New Yorkers living with disabilities too often find themselves discriminated against, though unwittingly, by proprietors of public accommodations such as bars and restaurants. The Americans with Disabilities Act (“ADA”), and the rules and regulations promulgated pursuant to it, offers persons who believe that they have been discriminated against due to their disabilities a private right of action to seek redress for such discrimination. The difficulty for owners of these establishments is that although they may sincerely want to comply with the ADA (after all, they would like more customers), and though they have no animus towards those with disabilities, they nevertheless determine that the costs associated with compliance with the ADA are too burdensome a demand on their business.
This tension between bar and restaurant owners who think that complying with the ADA is financially impracticable and persons with disabilities who want to enjoy the goods and services of these establishments has resulted in a deluge of civil litigation in New York courts brought pursuant to the ADA. Bar owners, in particular, view themselves as sitting ducks for unscrupulous attorneys who engage the disabled and encourage them to visit these establishments for the primary purpose of laying the groundwork for an ADA lawsuit. Of course, it is true that places of public accommodations should seek to comply with the ADA and its valid purpose of ensuring equitable treatment for the disabled.
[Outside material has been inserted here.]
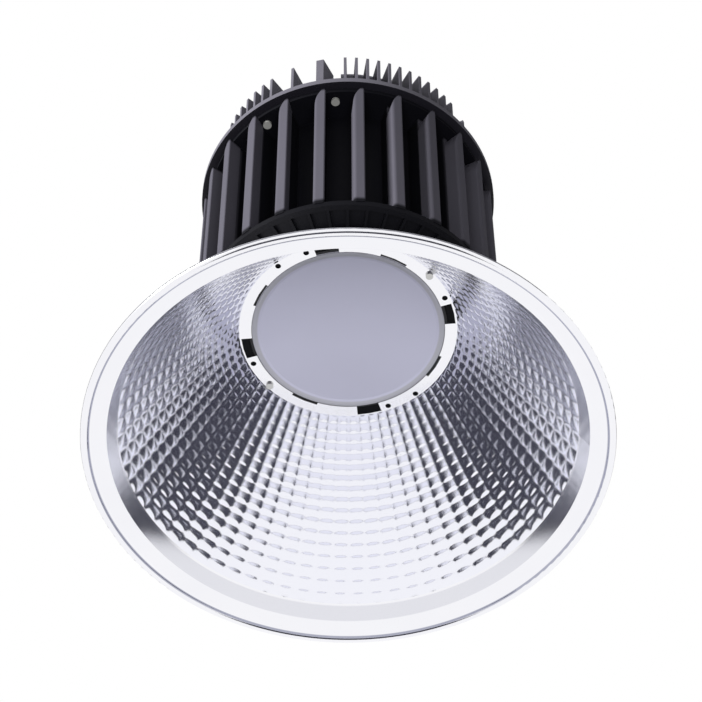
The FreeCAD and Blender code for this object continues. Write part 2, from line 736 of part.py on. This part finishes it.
def make_crown():
    """Upper casting: flange, ringed wall, blades all round and four openings with their lugs."""
    body = turned("crown", [
        ("lead_hole_radius", SINK_TOP),
        ("crown_radius", SINK_TOP),
        ("crown_radius", CROWN_FLOOR),
        ("crown_wall_radius", CROWN_FLOOR),
        ("crown_wall_radius", f"{CROWN_FLOOR} + crown_wall_height"),
        ("crown_wall_radius - crown_wall_thickness", f"{CROWN_FLOOR} + crown_wall_height"),
        ("crown_wall_radius - crown_wall_thickness", CROWN_FLOOR),
        ("lead_hole_radius", CROWN_FLOOR),
    ])
    root = "crown_wall_radius - 1"
    strip = box_corners("blade_thickness", root, "blade_outer_radius")
    blade = new_sketch(body, "blade_plan", "XY_Plane", CROWN_FLOOR + " - 1")
    bind(blade, "AttachmentOffset.Rotation.Angle", "blade_first_angle")
    add_outline(blade, strip)
    repeat_round(body, pad(body, blade, "blade_height + 1"), "blade_slots")
    opening = new_sketch(body, "crown_openings", "XY_Plane", CROWN_FLOOR)
    add_outline(opening, sector("crown_wall_radius - 2 * crown_wall_thickness",
                                "blade_outer_radius + 4", "opening_start_angle",
                                "opening_end_angle"))
    repeat_round(body, pocket(body, opening, "crown_wall_height + 2"), 4)
    lone = new_sketch(body, "lone_blade_plan", "XY_Plane", CROWN_FLOOR + " - 1")
    bind(lone, "AttachmentOffset.Rotation.Angle", "lone_blade_angle")
    add_outline(lone, strip)
    repeat_round(body, pad(body, lone, "blade_height + 1"), 4)
    lug = new_sketch(body, "lug_plan", "XY_Plane", CROWN_FLOOR + " - 1")
    corners = []
    for name, radius in (("lug_outer_start", "blade_outer_radius"),
                         ("lug_inner_start", "crown_wall_radius"),
                         ("lug_inner_end", "crown_wall_radius"),
                         ("lug_outer_end", "blade_outer_radius")):
        corners.append((name, f"-sqrt({radius} ^ 2 - {name} ^ 2)"))
    add_outline(lug, corners)
    repeat_round(body, pad(body, lug, "blade_height + 1"), 4)
    drill(body, "crown_screw_holes", crown_screw_places(), "screw_radius", SINK_TOP + " - 1",
          "crown_screw_length - top_plate_thickness + 1.4")
    drill(body, "can_screw_holes", CAN_SCREWS, "screw_radius",
          f"{CROWN_FLOOR} - can_screw_length + can_flange_thickness + gasket_thickness - 0.4",
          "can_screw_length")
    fixings = screws("crown_screws", crown_screw_places(), "fin_top_rise", "crown_screw_length", True)
    return [body, fixings]


# ---------------------------------------------------------------- driver can

def make_can():
    """Driver can with its foot flange and inner bosses, its cap, the gaskets and the screws."""
    bore = "can_radius - can_wall"
    can = turned("driver_can", [
        (bore, CAN_SEAT),
        ("can_flange_radius", CAN_SEAT),
        ("can_flange_radius", f"{CAN_SEAT} + can_flange_thickness"),
        ("can_radius", f"{CAN_SEAT} + can_flange_thickness"),
        ("can_radius", CAN_TOP),
        (bore, CAN_TOP),
    ])
    bosses = new_sketch(can, "can_bosses", "XY_Plane", CAN_SEAT)
    for place in CAP_SCREWS:
        add_circle(bosses, *place, "boss_radius")
    pad(can, bosses, "can_height")
    drill(can, "boss_holes", CAP_SCREWS, "screw_radius",
          f"{CAP_TOP} - cap_screw_length - 0.4", "cap_screw_length + 2")
    drill(can, "can_flange_holes", CAN_SCREWS, "screw_radius", CAN_SEAT + " - 1",
          "can_flange_thickness + 2")
    foot = turned("can_gasket", ring_section("can_radius - 4", "can_flange_radius - 1", CROWN_FLOOR,
                                             "gasket_thickness"))
    drill(foot, "can_gasket_holes", CAN_SCREWS, "screw_radius", CROWN_FLOOR + " - 1",
          "gasket_thickness + 2")
    seal = turned("cap_gasket", ring_section("boss_pitch_radius - boss_radius", "can_radius", CAN_TOP,
                                             "gasket_thickness"))
    drill(seal, "cap_gasket_holes", CAP_SCREWS, "screw_radius", CAN_TOP + " - 1",
          "gasket_thickness + 2")
    under = f"({CAN_TOP} + gasket_thickness)"
    rim = "(can_radius + cap_overhang)"
    cap = turned("driver_cap", [
        ("eye_shank_radius + thread_gap", under),
        (rim, under),
        (rim, CAP_TOP + " - 1.5"),
        (f"{rim} - 1.5", CAP_TOP),
        ("cap_boss_radius", CAP_TOP),
        ("cap_boss_radius - 1", CAP_BOSS_TOP),
        ("eye_shank_radius + thread_gap", CAP_BOSS_TOP),
    ])
    drill(cap, "cap_holes", CAP_SCREWS, "screw_radius", under + " - 1", "cap_thickness + 2")
    drill(cap, "gland_hole", [("0", "gland_offset")], "gland_thread_radius", under + " - 1",
          "cap_thickness + 2")
    can_fixings = screws("can_screws", CAN_SCREWS, f"{CAN_SEAT} + can_flange_thickness",
                         "can_screw_length", False)
    cap_fixings = screws("cap_screws", CAP_SCREWS, CAP_TOP, "cap_screw_length", False)
    return [can, foot, seal, cap, can_fixings, cap_fixings]


def ring_section(inner, outer, low, thickness):
    """Half section of a flat ring."""
    high = f"{low} + {thickness}"
    return [(inner, low), (outer, low), (outer, high), (inner, high)]


def make_driver():
    """Driver board on its posts, the parts soldered to it and the leads down to the lamp board."""
    board = turned("driver_board", [
        ("0", DRIVER_BOARD_UNDER),
        ("driver_board_radius", DRIVER_BOARD_UNDER),
        ("driver_board_radius", DRIVER_BOARD_TOP),
        ("0", DRIVER_BOARD_TOP),
    ])
    drill(board, "driver_board_holes", POSTS, "small_screw_radius", DRIVER_BOARD_UNDER + " - 1",
          "driver_board_thickness + 2")
    posts = []
    for number, (across, along) in enumerate(POSTS):
        post = cylinder(f"post_{number}", "post_radius", CROWN_FLOOR, "post_height", across, along)
        bite = cylinder(f"post_hole_{number}", "small_screw_radius + thread_gap",
                        f"{DRIVER_BOARD_UNDER} - post_screw_bite - 0.4", "post_screw_bite + 1",
                        across, along)
        drilled = doc.addObject("Part::Cut", f"drilled_post_{number}")
        drilled.Base = post
        drilled.Tool = bite
        posts.append(drilled)
    fixings = screws("driver_board_screws", POSTS, DRIVER_BOARD_TOP,
                     "driver_board_thickness + post_screw_bite", False, "small")
    leads = [cylinder(f"lead_{side}", "lead_radius", BOARD_FACE + " + board_thickness",
                      f"{DRIVER_BOARD_UNDER} - {BOARD_FACE} - board_thickness",
                      f"{side} * lead_spacing / 2")
             for side in (-1, 1)]
    capacitors = [cylinder(f"capacitor_{number}", "capacitor_radius", DRIVER_BOARD_TOP,
                           "capacitor_height", across, along)
                  for number, (across, along) in enumerate((("13", "14"), ("18.5", "-1"),
                                                            ("15.5", "-15.5")))]
    terminal = block("terminal_block", "terminal_width", "terminal_depth", "terminal_height",
                     "-12", "-18", DRIVER_BOARD_TOP)
    return [board, group("board_posts", posts), fixings, group("led_leads", leads),
            group("capacitors", capacitors), terminal] + make_transformer()


def make_transformer():
    """Laminated core with two windows and the winding round its middle limb."""
    where = ("transformer_across", "transformer_along")
    core = block("core_block", "transformer_width", "transformer_depth", "transformer_height",
                 *where, DRIVER_BOARD_TOP)
    window = "((transformer_width - 4 * transformer_limb) / 2)"
    window_low = f"{DRIVER_BOARD_TOP} + transformer_limb"
    tall = "(transformer_height - 2 * transformer_limb)"
    windows = []
    for side in (-1, 1):
        across = f"transformer_across + {side} * (transformer_limb + {window} / 2)"
        windows.append(block(f"core_window_{side}", window, "transformer_depth + 2", tall, across,
                             "transformer_along", window_low))
    frame = doc.addObject("Part::Cut", "transformer_core")
    frame.Base = core
    frame.Tool = group("core_windows", windows)
    frame.Label = "transformer_core"
    bobbin = block("bobbin", f"2 * {window} + 2 * transformer_limb",
                   "transformer_depth + 2 * winding_overhang", tall, *where, window_low)
    limb = block("bobbin_limb", "2 * transformer_limb", "transformer_depth", tall, *where, window_low)
    winding = doc.addObject("Part::Cut", "transformer_winding")
    winding.Base = bobbin
    winding.Tool = limb
    winding.Label = "transformer_winding"
    return [frame, winding]


# ---------------------------------------------------------------- eye bolt and cable gland

def hexagon(name, width, low, height, hole, across="0", along="0"):
    """A hexagon with a round hole, from expressions."""
    outline = doc.addObject("Part::RegularPolygon", name + "_outline")
    outline.Polygon = 6
    bind(outline, "Circumradius", f"{width} / sqrt(3)")
    bind(outline, "Placement.Base.x", across)
    bind(outline, "Placement.Base.y", along)
    bind(outline, "Placement.Base.z", low)
    prism = doc.addObject("Part::Extrusion", name + "_prism")
    prism.Base = outline
    prism.DirMode = "Normal"
    prism.Solid = True
    bind(prism, "LengthFwd", height)
    bore = cylinder(name + "_bore", hole, f"{low} - 1", f"{height} + 2", across, along)
    pierced = doc.addObject("Part::Cut", name)
    pierced.Base = prism
    pierced.Tool = bore
    pierced.Label = name
    return pierced


def make_eye():
    """Forged eye on its threaded shank, with a washer and a lock nut on the cap's boss."""
    ring = doc.addObject("Part::Torus", "eye_ring")
    bind(ring, "Radius1", "eye_ring_radius")
    bind(ring, "Radius2", "eye_rod_radius")
    ring.Placement = Placement(Vector(), Rotation(Vector(1, 0, 0), 90))
    bind(ring, "Placement.Base.z", EYE_CENTRE)
    shank_low = f"({CAP_BOSS_TOP} - cap_boss_height - cap_thickness)"
    shank = cylinder("eye_shank", "eye_shank_radius", shank_low,
                     f"{EYE_CENTRE} - eye_ring_radius - {shank_low}")
    washer = turned("eye_washer", ring_section("eye_shank_radius + thread_gap", "washer_radius",
                                               CAP_BOSS_TOP, "washer_thickness"))
    nut = hexagon("eye_nut", "nut_width", WASHER_TOP, "nut_height", "eye_shank_radius + thread_gap")
    return [join("eye_bolt", [ring, shank]), washer, nut]


def make_gland():
    """Cable gland in the cap: threaded body with a hexagon, rubber seal and domed nut."""
    along = "gland_offset"
    flats = hexagon("gland_flats", "gland_hex_width", CAP_TOP, "gland_hex_height",
                    "gland_bore_radius + 1", "0", along)
    stem_low = f"({CAP_TOP} - cap_thickness - 4)"
    stem = cylinder("gland_stem", "gland_thread_radius", stem_low, f"{CAP_TOP} - {stem_low} + 1",
                    "0", along)
    neck = cylinder("gland_neck", "gland_body_radius", f"{CAP_TOP} + 1",
                    "gland_hex_height + gland_body_height - 1", "0", along)
    bore = cylinder("gland_bore", "gland_bore_radius + 1", f"{stem_low} - 1", "gland_hex_height + 40",
                    "0", along)
    body = doc.addObject("Part::Cut", "gland_body")
    body.Base = join("gland_blank", [flats, stem, neck])
    body.Tool = bore
    body.Label = "gland_body"
    seal = turned("gland_seal", ring_section("gland_bore_radius", "gland_body_radius - 1",
                                             GLAND_BODY_TOP, "gland_seal_thickness"))
    inner = "gland_body_radius + thread_gap"
    roof = f"({GLAND_BODY_TOP} + gland_seal_thickness)"
    nut = turned("gland_nut", [
        (inner, GLAND_HEX_TOP + " + 1"),
        ("gland_nut_radius", GLAND_HEX_TOP + " + 1"),
        ("gland_nut_radius", f"{GLAND_HEX_TOP} + gland_nut_height - 3"),
        ("gland_nut_radius - 2", f"{GLAND_HEX_TOP} + gland_nut_height"),
        ("gland_bore_radius", f"{GLAND_HEX_TOP} + gland_nut_height"),
        ("gland_bore_radius", roof),
        (inner, roof),
    ])
    for part in (seal, nut):
        bind(part, "Placement.Base.y", along)
    return [body, seal, nut]


# ---------------------------------------------------------------- build, check and export

parts = (
    [make_reflector()]
    + make_lens_parts()
    + make_light_source()
    + [make_heat_sink()]
    + make_crown()
    + make_can()
    + make_driver()
    + make_eye()
    + make_gland()
)
doc.recompute()

for item in doc.Objects:
    if "Invalid" in item.State or "Error" in item.State:
        raise RuntimeError(f"{item.Name} did not recompute: {item.State}")
for part in parts:
    if part.Shape.isNull() or not part.Shape.isValid():
        raise RuntimeError(f"{part.Label} has no valid shape")

os.makedirs("parts", exist_ok=True)
for part in parts:
    part.Shape.exportStep(f"parts/{part.Label}.step")
    print(f"{part.Label}: {len(part.Shape.Solids)} solid(s), {part.Shape.Volume / 1000:.2f} cm3")
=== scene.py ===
import math

import bmesh
import bpy
from mathutils import Matrix, Vector


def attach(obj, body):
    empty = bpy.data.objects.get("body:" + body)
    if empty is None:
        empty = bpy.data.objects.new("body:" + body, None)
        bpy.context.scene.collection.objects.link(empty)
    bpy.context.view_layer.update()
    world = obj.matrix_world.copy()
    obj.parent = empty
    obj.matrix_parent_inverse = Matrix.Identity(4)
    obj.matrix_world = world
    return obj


# Looks of a high bay light that hangs by its eye bolt, mouth down.
# Metres, +Z up; angles run from the front (-Y) towards +X.

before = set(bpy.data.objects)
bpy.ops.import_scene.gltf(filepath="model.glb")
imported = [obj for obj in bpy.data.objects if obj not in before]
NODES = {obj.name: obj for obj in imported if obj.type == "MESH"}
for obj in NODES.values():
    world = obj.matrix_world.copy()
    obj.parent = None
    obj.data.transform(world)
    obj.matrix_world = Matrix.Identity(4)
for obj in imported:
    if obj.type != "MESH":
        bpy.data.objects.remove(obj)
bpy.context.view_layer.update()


# ---------------------------------------------------------------- shader maths

class Wire:
    """A node socket that takes part in sums: each operator adds a Math node."""

    def __init__(self, tree, socket):
        self.tree = tree
        self.socket = socket

    def maths(self, operation, *terms):
        """A Math node over its terms, which are wires or plain numbers."""
        node = self.tree.nodes.new("ShaderNodeMath")
        node.operation = operation
        for slot, term in zip(node.inputs, terms):
            plug(self.tree, slot, term)
        return Wire(self.tree, node.outputs[0])

    def __add__(self, other):
        return self.maths("ADD", self, other)

    __radd__ = __add__

    def __mul__(self, other):
        return self.maths("MULTIPLY", self, other)

    def __sub__(self, other):
        return self.maths("SUBTRACT", self, other)

    def __rsub__(self, other):
        return self.maths("SUBTRACT", other, self)

    def clamp(self):
        """Hold the value between 0 and 1."""
        return self.maths("MINIMUM", self.maths("MAXIMUM", self, 0.0), 1.0)

    def past(self, level, width):
        """Rise from 0 to 1 over a width that starts at a level."""
        return ((self - level) * (1 / width)).clamp()


def plug(tree, slot, value):
    """Link a wire to an input, or fill the input with a plain value."""
    if isinstance(value, Wire):
        tree.links.new(value.socket, slot)
    else:
        slot.default_value = value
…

However, these same establishments should not be used as pawns subject to lawsuits that are primarily initiated only to negotiate a settlement.
Title III of the ADA prohibits discrimination against individuals “on the basis of disability in the full and equal enjoyment of the goods, services, facilities, privileges, advantages, or accommodations of any place of public accommodation . . ..” A Title III claim must allege and prove that (1) the complainant is disabled within the meaning of the ADA; (2) that the proprietor owns, leases, or operates a place of public accommodation; and (3) that the proprietor discriminated against the plaintiff within the meaning of the ADA. Discrimination includes, “a failure to make alterations in such a manner that, to the maximum extent feasible, the altered portions of the facility are readily accessible to and usable by individuals with disabilities…[and] a failure to remove architectural barriers . . . in existing facilities . . . where such removal is readily achievable.”
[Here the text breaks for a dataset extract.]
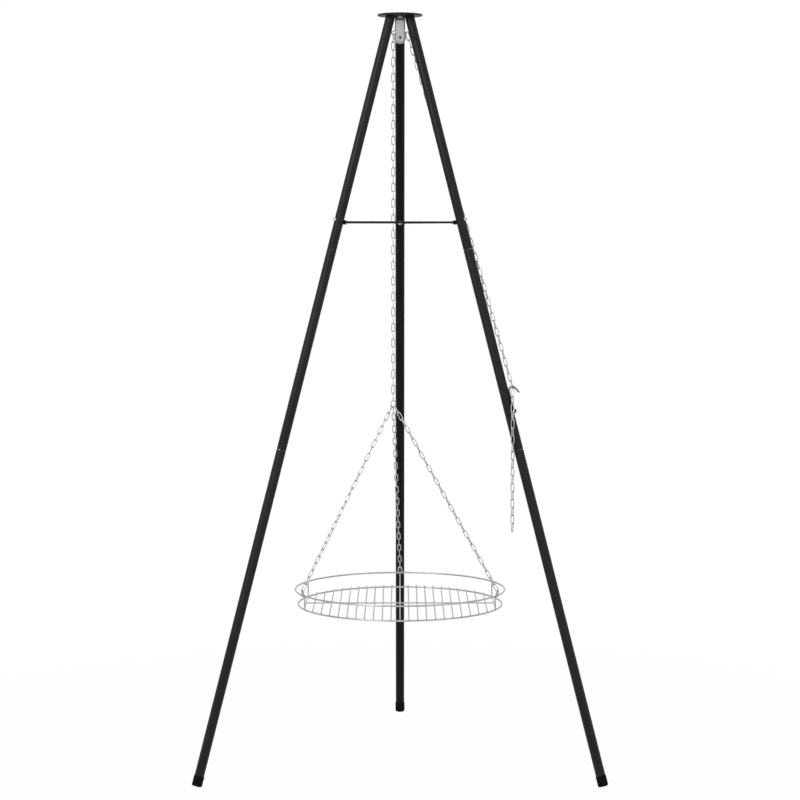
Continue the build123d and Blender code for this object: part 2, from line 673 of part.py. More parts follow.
eye_radius_on_ring = upper_ring_radius + ring_wire / 2 + rod_wire / 2
eye_bend = (eye_inner_width + rod_wire) / 2
for eye_name, eye_azimuth in EYE_ANGLES.items():
    eye_out, eye_side, _, _ = leg_directions(eye_azimuth)
    eye_foot = axis_point + eye_out * eye_radius_on_ring + Vector(0, 0, upper_ring_height)
    eye_plane = Plane(eye_foot, x_dir=eye_side, z_dir=eye_out)
    with BuildPart() as hanger_eye:
        with BuildLine(eye_plane):
            Line((-eye_bend, -eye_foot_drop), (-eye_bend, eye_rise - eye_bend))
            CenterArc((0, eye_rise - eye_bend), eye_bend, 0, 180)
            Line((eye_bend, eye_rise - eye_bend), (eye_bend, -eye_foot_drop))
        with BuildSketch(Plane(eye_foot - eye_side * eye_bend - Vector(0, 0, eye_foot_drop))):
            Circle(rod_wire / 2)
        sweep()
    save(hanger_eye.part, f"hanger_eye_{eye_name}")

    seat_turn = radians(JOINING_SEAT_ANGLES[eye_name])
    bend_middle = joining_middle - Vector(0, 0, joining_straight / 2)
    wire_spot = bend_middle + Vector(cos(seat_turn), 0, sin(seat_turn)) * joining_bend
    seat_tangent = Vector(-sin(seat_turn), 0, cos(seat_turn))
    arch_spot = eye_foot + Vector(0, 0, eye_rise)
    rough_pull = arch_spot - wire_spot
    lift_off = (rough_pull - seat_tangent * rough_pull.dot(seat_tangent)).normalized()
    seat_spot = wire_spot - lift_off * ((joining_wire + link_wire) / 2 + link_gap)
    pull = (arch_spot - seat_spot).normalized()
    foot_spot = arch_spot + pull * ((rod_wire + link_wire) / 2 + link_gap)
    hanger_joints = hung_joints(seat_spot, foot_spot)
    hanger_count = len(hanger_joints) - 1
    first_wide = pull.cross(seat_tangent).normalized()
    last_wide = pull.cross(eye_side).normalized()
    turn_between = -degrees(atan2(pull.dot(first_wide.cross(last_wide)), first_wide.dot(last_wide)))
    hanger_twist = (turn_between - 90 * (hanger_count - 1) + 90) % 180 - 90
    save(chain(link_places(hanger_joints, first_wide, hanger_twist)), f"grate_chain_{eye_name}")

print("links: main", len(drop_joints) - 1, "back", back_count, "spare", spare_links)
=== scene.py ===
"""Campfire tripod with a round grate on a pulley chain: its pieces, finishes and studio.

Sizes are metres in the CAD frame: +Z up, the floor at Z = 0.
"""
import math

import bmesh
import bpy
import numpy
from bpy.props import FloatProperty, FloatVectorProperty, IntProperty, PointerProperty
from bpy.types import Operator, Panel, PropertyGroup
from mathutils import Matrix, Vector


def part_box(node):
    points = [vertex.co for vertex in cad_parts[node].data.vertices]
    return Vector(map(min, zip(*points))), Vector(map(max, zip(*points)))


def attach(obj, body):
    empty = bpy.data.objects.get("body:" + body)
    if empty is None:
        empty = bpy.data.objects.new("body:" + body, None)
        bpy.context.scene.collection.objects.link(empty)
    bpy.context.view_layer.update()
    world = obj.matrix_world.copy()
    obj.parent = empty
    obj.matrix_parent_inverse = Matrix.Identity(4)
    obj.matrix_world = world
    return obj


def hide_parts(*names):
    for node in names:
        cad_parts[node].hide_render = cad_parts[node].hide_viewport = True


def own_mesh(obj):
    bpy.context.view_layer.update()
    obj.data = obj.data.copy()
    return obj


bl_info = {
    "name": "Campfire tripod",
    "version": (1, 0, 0),
    "blender": (4, 5, 0),
    "location": "3D View > Sidebar > Tripod",
    "description": "Builds a campfire tripod with a hanging grate, its finishes and its studio",
    "category": "Object",
}

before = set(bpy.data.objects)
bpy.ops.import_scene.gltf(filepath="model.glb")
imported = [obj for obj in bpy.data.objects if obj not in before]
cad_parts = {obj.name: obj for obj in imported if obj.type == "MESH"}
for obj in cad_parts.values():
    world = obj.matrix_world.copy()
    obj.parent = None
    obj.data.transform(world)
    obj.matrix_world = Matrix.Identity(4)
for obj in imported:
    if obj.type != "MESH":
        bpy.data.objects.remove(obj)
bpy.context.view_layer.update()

LEGS = {"rear": 90.0, "left": 210.0, "right": 330.0}
EYES = {"rear": 90.0, "left": 206.0, "right": 334.0}
# How bare the rims of each leg's tubes are: worn edges and a painted highlight where the rims
# catch the light, weakest on the rear leg, which stands in shade
RIM_WEAR_AND_HIGHLIGHT = {"rear": 0.55, "left": 0.9, "right": 1.0}
CHAINS = {
    "pulley_chain": "tripod",
    "back_chain": "tripod",
    "chain_top_link": "top_link",
    "main_chain": "chain_drop",
    "chain_end_link": "hoist_link",
    "grate_chain_rear": "grate",
    "grate_chain_left": "grate",
    "grate_chain_right": "grate",
    "spare_chain": "spare_end",
}
PLATE_LOW, PLATE_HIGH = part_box("head_plate")
AXIS_Y = (PLATE_LOW.y + PLATE_HIGH.y) / 2
AXLE = (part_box("pulley_axle")[0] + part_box("pulley_axle")[1]) / 2
UP, FORWARD = Vector((0, 0, 1)), Vector((0, 1, 0))
EDGE = 0.0006      # broken edge of turned and cut parts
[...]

In keeping with the purpose of the ADA, courts construe the statute’s regulations broadly and its exceptions narrowly. Accordingly, the terms “feasible,” “readily achievable” and “alterations” are often construed in favor of the complainant. Moreover, historic properties are not exempt from the ADA requirements. However, the ADA does provide for an allowance of which a bar or restaurant may avail itself.
The ADA compliance requirements are inapplicable to buildings that have not had alterations since 1992; so typically “1992 Disputes” involve determining what is an alteration? Although the ADA does not define the term “altered,” the Department of Justice’s implementing regulations does. An alteration is “a change to a place of public accommodation or commercial facility that affects or could affect the usability of the building or facility or any part thereof.” It further describes alterations, “Alterations include, but are not limited to, remodeling, renovation, rehabilitation, reconstruction, historic restoration, changes or rearrangement in structural parts or elements, and changes or rearrangement in the plan configuration of walls and full-height partitions. Normal maintenance, reroofing, painting or wallpapering, asbestos removal, or changes to mechanical and electrical systems are not alterations unless they affect the usability of the building or facility.”
Therefore, the accessibility requirements imposed by the ADA apply to buildings that have had alterations after 1992 and to new constructions. Additionally, where it is “readily achievable,” even buildings that have not had alterations post-1992 must remove architectural barriers, regardless of whether the barrier impedes access to a path of travel, bathroom, telephone, or drinking fountain serving an altered area. In addition to the requirements imposed by the ADA and New York City and State ADA-analogues, a proprietor must also comply with the Architectural Barriers Act (1968) and the Rehabilitation Act (1973).
In sum, a bar or restaurant owner is a place of public accommodation. As such, they are bound by the regulations of the ADA and other similar laws. Disabled persons have a valid need to have access to the services provided by these places, and, based upon enacted laws set to accomplish this goal, restauranteurs must do everything in their power to thoroughly comply.